Rétention de caneton(s)

Parfois c’est plus parlant pour les spécistes quand on transpose, alors imaginons. Vous sortez de l’épicerie (une épicerie à l’ancienne, dans une maison) et vous voyez, à travers le soupirail, que sept enfants en bas âge (ils ne marchent pas encore) sont enfermés dans la cave, une cave immonde dans laquelle ils n’ont rien à manger.
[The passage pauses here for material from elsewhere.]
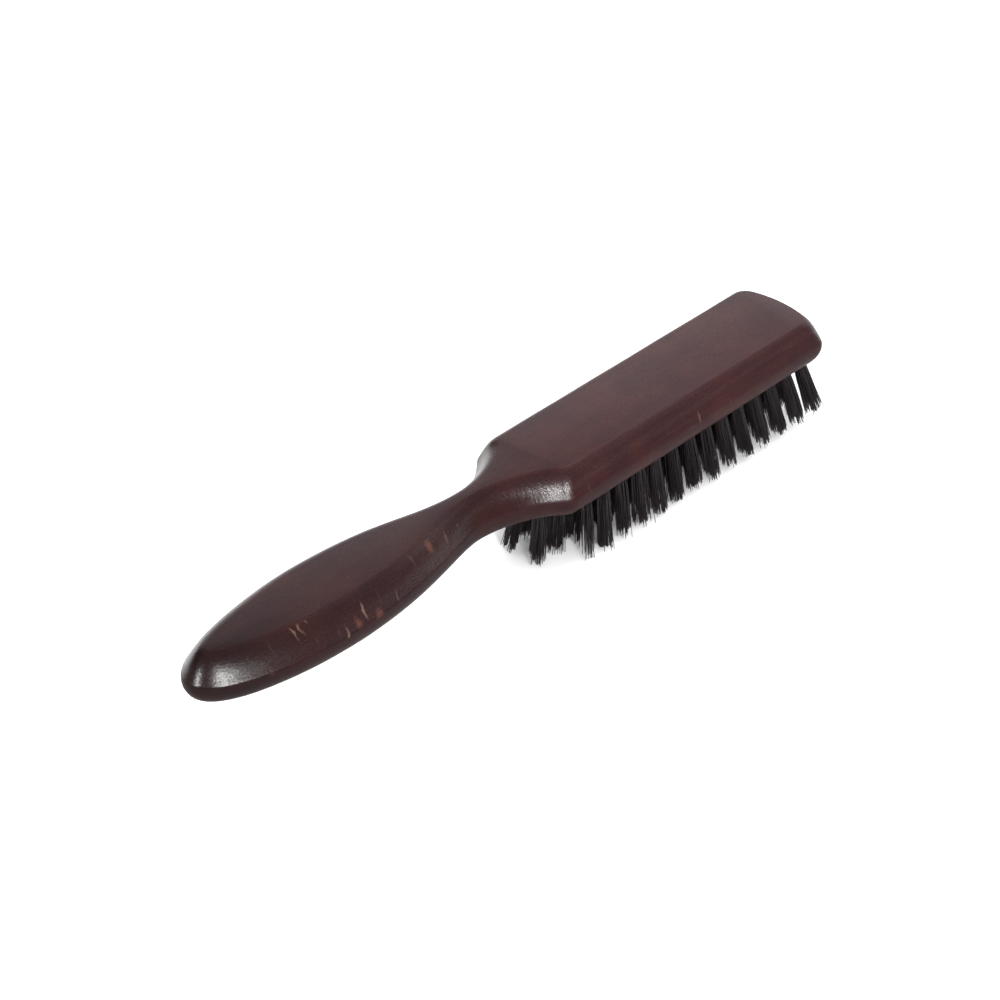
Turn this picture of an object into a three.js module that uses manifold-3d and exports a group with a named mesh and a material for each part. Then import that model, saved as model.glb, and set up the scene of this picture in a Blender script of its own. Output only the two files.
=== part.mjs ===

Vous en parlez à l’épicerie mais l’épicier vous dit que la cave ne lui appartient pas et ricane : « Vous vous inquiétez pour les gamins ? Mais vous savez, s’ils voulaient sortir, ils le feraient. » Vous appelez les pompiers, la mairie, les services de protection de l’enfance, mais chacun vous répond que le sort des enfants n’est pas de son ressort et que de toute façon, s’ils voulaient sortir, ils le feraient ; vous abandonnez toute argumentation face à l’absurdité des réponses qui vous sont faites parce que vous êtes de nature sanguine et que vous risqueriez de finir en prison si vous exprimiez exactement ce que vous ressentez à l’égard des individus dont vous espériez un quelconque secours. Les gens qui vont acheter des morceaux de cadavre dans des barquettes en polystyrène à l’épicerie s’arrêtent pour regarder ce que vous regardez mais ils ne voient rien. Rien de gênant. Faute de mieux, vous nourrissez les pauvres petits à travers les barreaux du soupirail mais bientôt ils commencent à mourir, inexorablement, l’un après l’autre. Aujourd’hui, il n’en reste qu’un, il arpente la cave immonde au milieu des cadavres en décomposition de ses frères et sœurs et vous ne savez plus quoi lui souhaiter. Vous ne savez plus non plus en qui vous pourriez encore avoir confiance.